Inspect parsing statistics:

>>> data["__summary__"]
{'total_lines': 1000, 'malformed_lines': 2, 'invalid_values': 3}

See also

[pkg_name].portal.[exposed_path].csv_reader_rs_mt.read_ascii_csv_rs_mt pandas.read_csv

HydraForge_Windows11.portal.io.ascii_csv_reader.read_ascii_csv(*args, **kwargs)#

read_ascii_csv(filenames: collections.abc.Sequence[str], header_lines_to_skip: typing.SupportsInt, save_header_lines: bool, columns: list) -> dict

read_ascii_csv(
        filenames,
        header_lines_to_skip,
        save_header_lines,
        columns
) -> dict

Parse ASCII CSV files into structured NumPy arrays.
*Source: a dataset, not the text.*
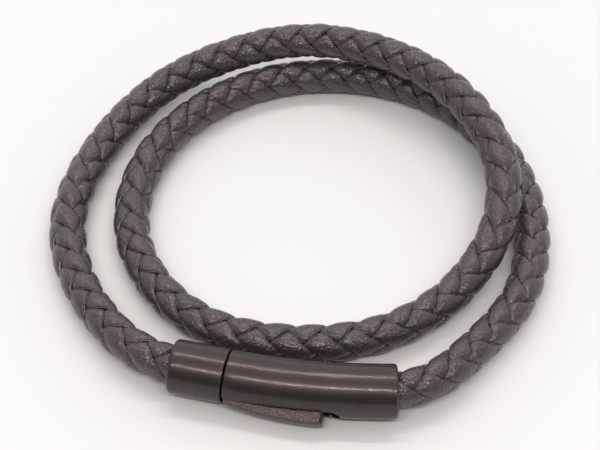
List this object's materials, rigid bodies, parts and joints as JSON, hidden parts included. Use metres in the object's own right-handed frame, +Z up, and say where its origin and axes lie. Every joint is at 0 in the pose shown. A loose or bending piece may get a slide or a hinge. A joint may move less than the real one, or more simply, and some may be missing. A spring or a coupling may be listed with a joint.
{
  "type": "braided leather bracelet",
  "caption": "Round braided leather cord that goes twice round the wrist, joined by a curved steel tube clasp with a press lever.",
  "frame": {"origin": "on the surface that the bracelet lies on, under the middle of its box", "axes": "+Z up, away from the surface; +Y from the clasp's side towards the far side of the loops; +X to the right as seen from the clasp's side"},
  "size_m": [0.0792, 0.0777, 0.0127],
  "materials": {
    "leather": "grey-brown leather strips with a fine grain and a faint metallic bloom",
    "gunmetal": "brown gunmetal coating, brushed round the tube, satin",
    "pin_steel": "plain bright pin"
  },
  "bodies": {
    "bracelet": {"strand_right_1": "leather", "strand_right_2": "leather", "strand_right_3": "leather", "strand_right_4": "leather", "strand_left_1": "leather", "strand_left_2": "leather", "strand_left_3": "leather", "strand_left_4": "leather", "end_cap": "gunmetal", "barrel": "gunmetal", "pivot_pin": "pin_steel"},
    "lever": {"lever": "gunmetal"}
  },
  "joints": [
    {"name": "lever_press", "type": "hinge", "parent": "bracelet", "child": "lever", "pos_m": [-0.00543, -0.03464, 0.00291], "axis": [-0.0605, -0.4035, 0.913], "range_deg": [0, 5], "stiffness_Nm_per_rad": 0.05, "springref_deg": -2.86}
  ]
}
The reader processes the input files sequentially and parses each data row according to the provided column schema. All values are converted directly into NumPy arrays without intermediate Python objects.

Parameters:
  • filenames (list[str]) – Paths to one or more ASCII CSV files. Files are processed in the order provided, and their data is concatenated row-wise.
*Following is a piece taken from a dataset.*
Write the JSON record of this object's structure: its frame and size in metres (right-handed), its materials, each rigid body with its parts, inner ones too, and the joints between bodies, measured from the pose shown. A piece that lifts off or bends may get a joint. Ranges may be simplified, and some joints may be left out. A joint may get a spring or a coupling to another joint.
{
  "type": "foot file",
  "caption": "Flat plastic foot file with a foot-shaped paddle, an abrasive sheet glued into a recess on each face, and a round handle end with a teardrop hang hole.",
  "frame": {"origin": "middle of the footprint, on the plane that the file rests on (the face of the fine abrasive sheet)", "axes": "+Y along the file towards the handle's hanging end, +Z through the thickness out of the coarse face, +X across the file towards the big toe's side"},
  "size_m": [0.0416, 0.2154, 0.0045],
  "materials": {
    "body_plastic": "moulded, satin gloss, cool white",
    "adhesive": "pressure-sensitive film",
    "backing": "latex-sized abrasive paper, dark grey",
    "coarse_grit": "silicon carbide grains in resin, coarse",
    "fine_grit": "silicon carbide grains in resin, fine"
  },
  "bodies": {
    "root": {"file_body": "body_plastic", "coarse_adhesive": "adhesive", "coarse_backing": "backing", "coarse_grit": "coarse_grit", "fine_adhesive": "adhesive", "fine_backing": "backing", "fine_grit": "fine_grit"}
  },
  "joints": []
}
  • header_lines_to_skip (int) – Number of initial lines to skip in each file before data parsing begins. Typically used to ignore headers or metadata blocks.

  • save_header_lines (bool) – If True, skipped header lines are preserved and included in the output under a metadata key.

  • columns (list[list]) – Column schema describing the expected structure of each row. Each entry is [name: str, is_string: bool, skip: bool]

Returns:

Dictionary mapping column names to NumPy arrays. If save_header_lines=True, header metadata is included under a reserved key.

Return type:

dict

Raises:

RuntimeError – If any row does not conform to the schema or contains invalid values.

Notes

  • Parsing is strict and fails fast on the first error.

  • No error recovery or row skipping is performed.

  • Suitable for trusted datasets where correctness is critical.